# JM reels, Twin- or Singledrag ?



## Hjorth (Jun 5, 2011)

Hi to all you popper and jigging freaks 

I am consirering to buy a couple of Jiggingmaster reels, PE 4 & 6, but I am not sure were to buy them.
My problem is that I have read about the reels being pulled back on the US market last summer, because of an law suit from accurate.
As I understand it, the JM reels on the US market now are build with a single drag system. 

My question is have does the single drag work ? 
Do you have a lot of problems with the single drag reels?
Is the reel not the same anymore without the twin drag ?
Would you purchase your reels with single og twin drag, if you had a choice ?

I want to use the reel for blue fin tuna...
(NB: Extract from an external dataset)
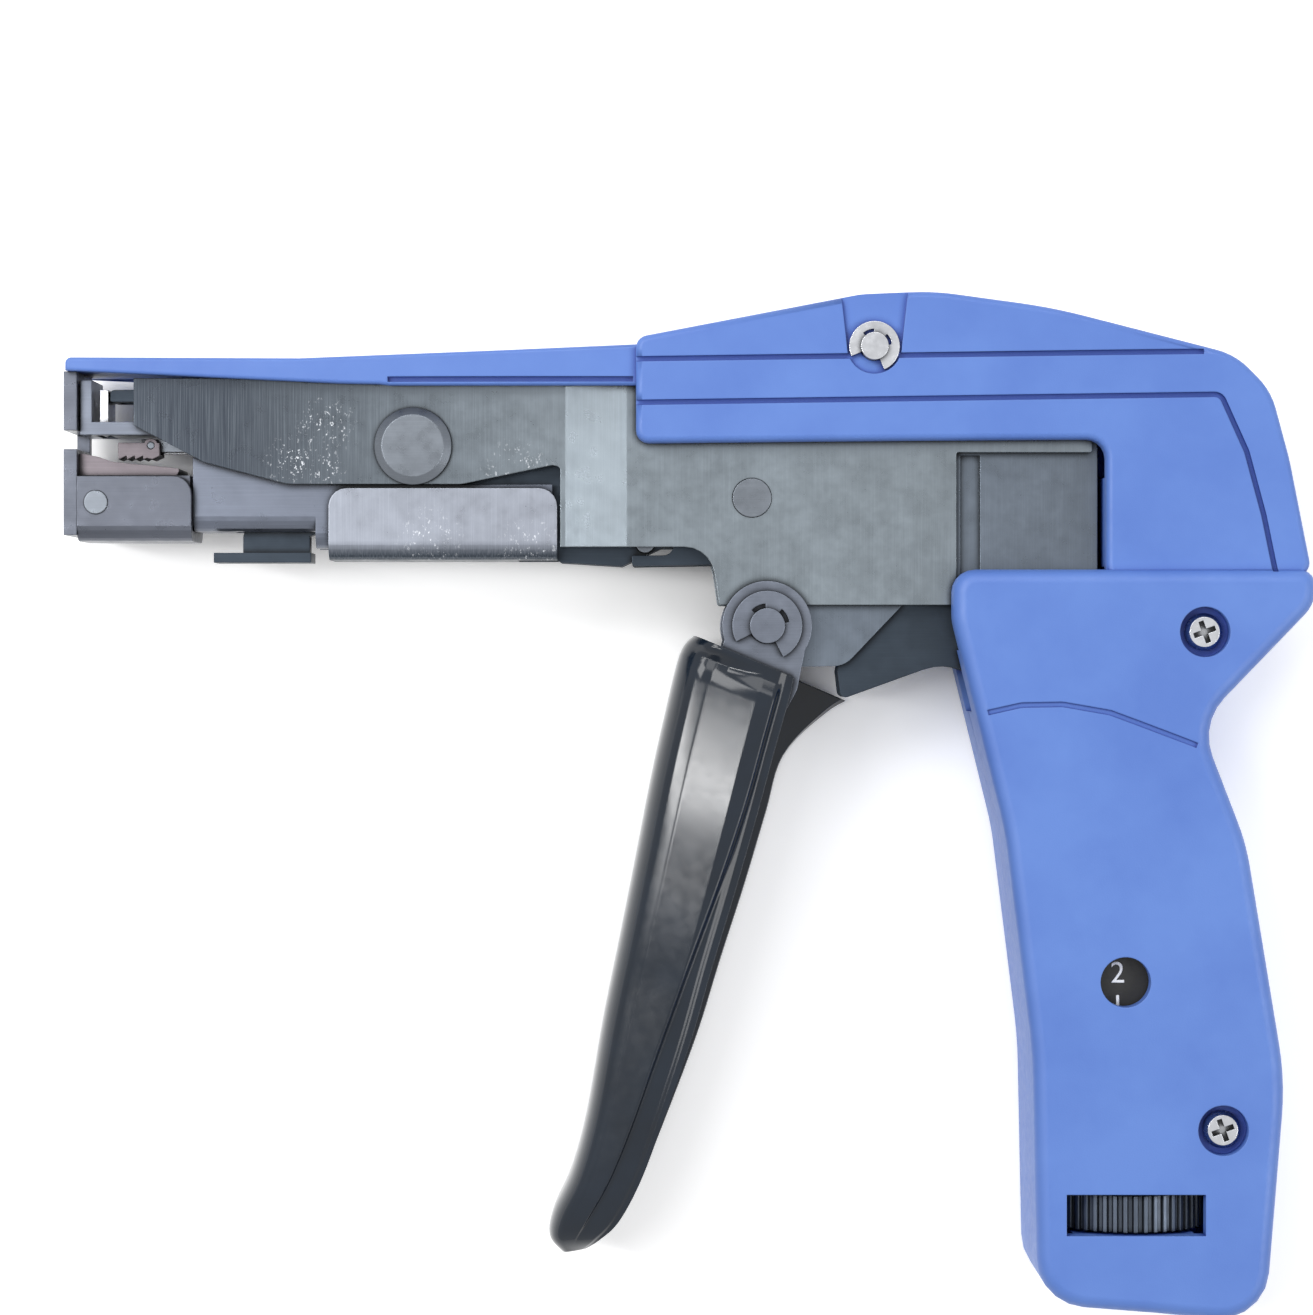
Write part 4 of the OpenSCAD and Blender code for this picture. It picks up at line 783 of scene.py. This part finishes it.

Looking forward to your answers and to gather some experience from you 

Kind regards from Denmark


----------



## Hjorth (Jun 5, 2011)

Sorry about the spelling errors, in "considering" and "where" at the top of the thread.
I can not seem to find a way to edit...


----------



## ksong (Jun 30, 2004)

JM reels come with duel drag system.
Accurate warn not to sell duel drag PE reels in the US as Accurate have patent of duel drag system in the US. Same goes to Studio Ocean Mark's Blue Heaven reels which has duel drag system. 
We are testing single drag PE reels and we didn't experience with any issue with single drag though duel drag appeal to fishermen more.
The issue is only within the US.


----------



## Hjorth (Jun 5, 2011)

Thanks for your answer Kil.
I know it is only in the US, but I am considering to buy it from the US, since it is not available in Europe.

My worry is how well the single drag works, I would like to hear some fishermens experience with it ?
Do I understand you correct, when I read that you have not had any trouble with the single drag reels from JM ? Have you used them in cape cod or PEI ?
Are you still testing them or is the testing done ?

Kind regards


----------



## ksong (Jun 30, 2004)

Hjorth said:


> Thanks for your answer Kil.
> I know it is only in the US, but I am considering to buy it from the US, since it is not available in Europe.
> 
> My worry is how well the single drag works, I would like to hear some fishermens experience with it ?
> ...


 we don't have any problem to sell duel drag PE reels to overseas.
Contact [email protected]

I tested PE6 single drag in 16 days trip on the Excel for tuna in 100 - 180 lbs range and deep drop to 900 ft for tile and wreckfish without any failure.
I am going to test the reel for bluefin in Cape Cod soon.


----------



## Hjorth (Jun 5, 2011)

I`ve send you an E-mail, Kil


----------